All
Is Lost,
EUA, 2013. Direção: J.C. Chandor. Roteiro: J.C. Chandor. Elenco:
Robert Redford. Duração: 106 min.
A solidão
num naufrágio pode ser interpretada de diferentes formas, dependendo,
claro, da perspectiva que o diretor quer explorar em sua narrativa.
Em Até o Fim, portanto, o promissor J.C. Chandor enxerga sua
história não como um exame de autoconsciência ou algo do tipo, mas
como um teste de sobrevivência para alguém que só pensará nisso
no decorrer do longa-metragem.
Assim,
quando já iniciamos o filme com o barulho da água do mar batendo no
que parece ser os destroços de alguma embarcação e a voz cansada e
triste de Robert Redford ressoa pedindo desculpas, num “sinto
muito” comovente, apontando que o que lhe resta é apenas um corpo
e alma intactos, nada mais, a gravidade da situação nos é
apresentada de forma extremamente consciente e instigante.

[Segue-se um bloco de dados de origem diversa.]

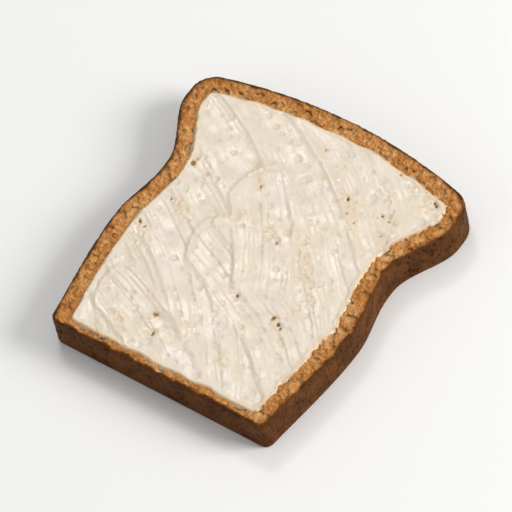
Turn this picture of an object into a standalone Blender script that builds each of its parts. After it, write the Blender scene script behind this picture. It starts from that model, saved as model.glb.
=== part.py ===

Da mesma
forma, o esforço do personagem é sempre mais importante através de
seu olhar ao invés de sua voz; sabendo-se disso, o design de
som é ainda mais marcante por compreender o completo caos que o
personagem vive em alto mar, estendendo o perigo a cada tentativa de
escape. Observe, sob esta ótica, o sorriso de Redford ao conseguir
consertar o casco de seu barco para depois visualizarmos a tensão no
mastro, numa grua que acompanha o seu empenho ao aviso de tempestade
no meio do caminho.
E se a
edição de som é perfeita em administrar os sons das batidas no
casco, o uso de uma corda ou o movimento da vela e a mixagem é
impecável em atribuir cada noção específica para o instinto do
personagem em perceber o caminho do vento, a direção de Chandor
também contribui muitíssimo para a tensão da narrativa. Deste
modo, o enquadramento de Redford segurando uma corda e olhando para o
horizonte, o seu reflexo numa poça de água que acaba de inundar o
seu quarto e a intensidade da cena que o protagonista tenta religar
um rádio são cenas interessantíssimas. Igualmente, o cineasta é
sutil em ressaltar uma aliança para criar ainda mais empatia ou as
feições do ator, que dão ainda mais uma sensação de habilidade e
sabedoria. Além do mais, o roteiro de Chandor também merece
destaque por concentrar suas forças em contar a tragédia, não o
antes e o depois, assim fazendo com que soe como se o próprio
sobrevivente a contasse para nós: “Aí acordo com um rombo no meu
barco!”.
Ao mesmo
tempo, a trilha sonora de Alex Ebert nunca é intrusiva, e, embora
possua acordes que tentam trazer um clima épico para a sobrevivência, é sempre administrada conscientemente. O
mesmo se pode falar da fotografia de DeMarco, que capta o azul
intenso do começo para a atmosfera cinzenta e sem vida que a
narrativa passa a requirir. Note que o mar, antes gigante, torna-se opressor, inconfiável, deixando o protagonista à sua mercê. Da
mesma forma, o enquadramento que Chandor escolhe para mostrar o
distanciamento entre barco e homem é ótimo por nos fazer entrar
dentro do bote, como se indicasse o afastamento final – o
desprendimento de algo que precisava afundar. E observe que só após
o desprendimento que avaliamos o bote salva-vidas de frente.
Contando
com uma atuação extremamente concentrada e intensa de Redford, que
chega a denunciar as sequelas de tanto tempo sem falar ao religar um
rádio e nos oferece uma perda de controle gradativa e verossímil,
Até o Fim é um longa-metragem que não se preocupa em mostrar
de quem é a mão que se estenderá ao sobrevivente, muito menos em
quem é aquele sobrevivente. É uma obra que somente se permite a contar uma
história de sobrevivência. E faz com exatidão.